ジブラルタル空港を利用する旅客機(画像:ジブラルタル自治政府)
そうなると生じるのが、市民の生活への影響です。耕作地などほとんどなく、食料自給率がゼロに近いジブラルタルは、生活物資などをスペインに多く依存しています。そこで、仕方なく、飛行機が離着陸しない時間は、滑走路を自動車や歩行者が横断してよいという特別ルールを設けた結果、現在のような奇妙な空港が誕生したのです。
2025年現在、ジブラルタル空港は国際線3社、6路線が運航しています。離着陸はおおむね、朝10時くらいから午後3時くらいまで。チャーター便なども含めると、1日におよそ10回前後の飛行機の離着陸が行われています。
ただ、飛行機の離着陸が近づくと道路には踏み切りのように遮断機が下りてきて通行が規制されます。複数の警備員も配置されて非常に物々しい雰囲気です。さらに、人々の往来があるものの、「滑走路」です。ゴミなどの異物が航空事故の引き金となる可能性もあります。そのためわざわざ専門のスタッフにより、滑走路上にゴミなどの異物がないかなどの確認が行われ、問題がなければ飛行機が離着陸を行う、という流れになっていました。
観光資源のためにこの状態は続く?加えて、ジブラルタル空港の滑走路には誘導路が一部にしかありません。そのため、 この道路が横切っている場所は、遮断機が下りているとはいえ、通行人のほぼ目の前を、飛行機が轟音を上げて、離着陸することになります。 その迫力はすさまじく、世界の飛行機好きが訪れてみたいと言われているスポットのひとつです。

ジブラルタル空港に駐機する旅客機(画像:ジブラルタル自治政府)
大きな問題がなく、離着陸がスムーズに終われば、すぐに遮断機は上がり、また通常の道路に戻ります。人々は滑走路の真ん中で写真を撮ったり、飛行機を眺めたりすることができますが、旅行者はともかく、地元住民は当然こうした光景に慣れきっています。
飛行機が離着陸するたびに交通を遮断するということは、交通量が多いときには、道路の大渋滞を招きます。
そのため、ジブラルタルでは滑走路を迂回するためのトンネルの建設の必要性が前々から訴えられていました。
このトンネルの具体的な計画は、2000年代の初頭から持ち上がっていましたが、予算の都合などで何度も頓挫しています。ようやく開通したのは2023年でした。
開通した現在は、一般車両が滑走路を横断することはなりました。また空港利用者も、スペインとの国境付近にあるバスセンターから出るバスに乗って、ジブラルタルの中心地を目指すと、滑走路を横断することなく、迂回路を通って市街地へと向かうことが可能になっています。
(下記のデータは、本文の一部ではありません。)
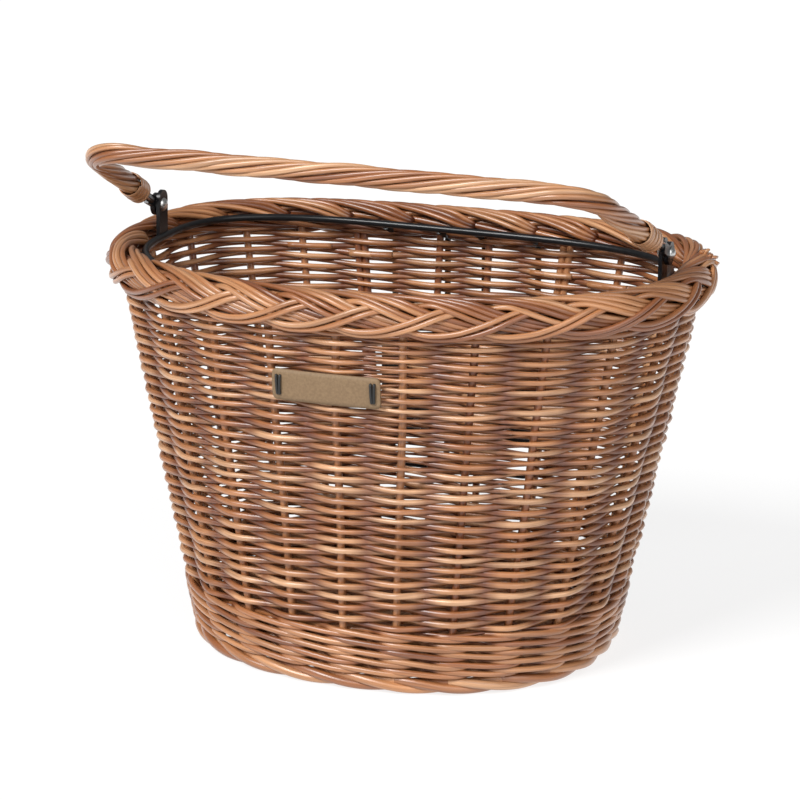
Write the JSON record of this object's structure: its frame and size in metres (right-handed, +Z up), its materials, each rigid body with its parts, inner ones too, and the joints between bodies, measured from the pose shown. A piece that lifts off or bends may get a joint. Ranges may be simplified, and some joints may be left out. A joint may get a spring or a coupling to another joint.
{
  "type": "bicycle handlebar basket",
  "caption": "Tapered woven willow bicycle basket, D-shaped in plan, with a plaited rim, steel hoop, back mounting plate and a twisted willow handle that folds.",
  "frame": {"origin": "on the surface the basket stands on, under the middle of the rim", "axes": "+Z up through the mouth, -Y out of the curved front with the label, +Y out of the flat back with the mounting plate, +X to the right seen from the front"},
  "size_m": [0.4018, 0.27, 0.3446],
  "materials": {
    "willow_weave": "varnished buff willow rods, semi-gloss",
    "willow_border": "varnished buff willow rods, semi-gloss",
    "willow_stake": "varnished willow stakes, semi-gloss",
    "willow_skein": "flat split willow, satin",
    "black_steel": "black paint, semi-gloss",
    "rivet_steel": "zinc-plated, satin",
    "black_plastic": "fine-grained matt",
    "label_leather": "undyed vegetable-tanned, matt",
    "tie_cord": "waxed black cord"
  },
  "bodies": {
    "basket": {"base_sticks": "willow_stake", "base_weave": "willow_weave", "foot_border": "willow_border", "bottom_wale": "willow_weave", "side_stakes": "willow_stake", "side_weave": "willow_weave", "rim_border": "willow_border", "steel_hoop": "black_steel", "left_bracket": "black_steel", "right_bracket": "black_steel", "left_rivet": "rivet_steel", "right_rivet": "rivet_steel", "left_washer": "rivet_steel", "right_washer": "rivet_steel", "back_frame_outer": "black_steel", "back_frame_inner": "black_steel", "mounting_plate": "black_plastic", "clamp_plate": "black_plastic", "clamp_screws": "rivet_steel", "clamp_nuts": "rivet_steel", "label": "label_leather", "label_ties": "tie_cord"},
    "handle": {"handle_core": "black_steel", "handle_rods": "willow_border", "left_binding": "willow_skein", "right_binding": "willow_skein"}
  },
  "joints": [
    {"name": "handle_fold", "type": "hinge", "parent": "basket", "child": "handle", "pos_m": [-0.003, 0.0125, 0.2741], "axis": [0.9999, 0, -0.0157], "range_deg": [-152, 22]}
  ]
}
しかし、このバスは観光客にはあまり人気がないといわれています。なぜなら、みんなどうしても滑走路を通りたいからです。実際、この滑走路を横断する道路は、ジブラルタルの観光資源のひとつとなっており、これを目当てに全世界から観光客が訪れています。
そのため、迂回路が出来上がったら、閉鎖するつもりだった横断路ですが、同政府の発表によると、完成後も徒歩に限定して通行可能としているようです。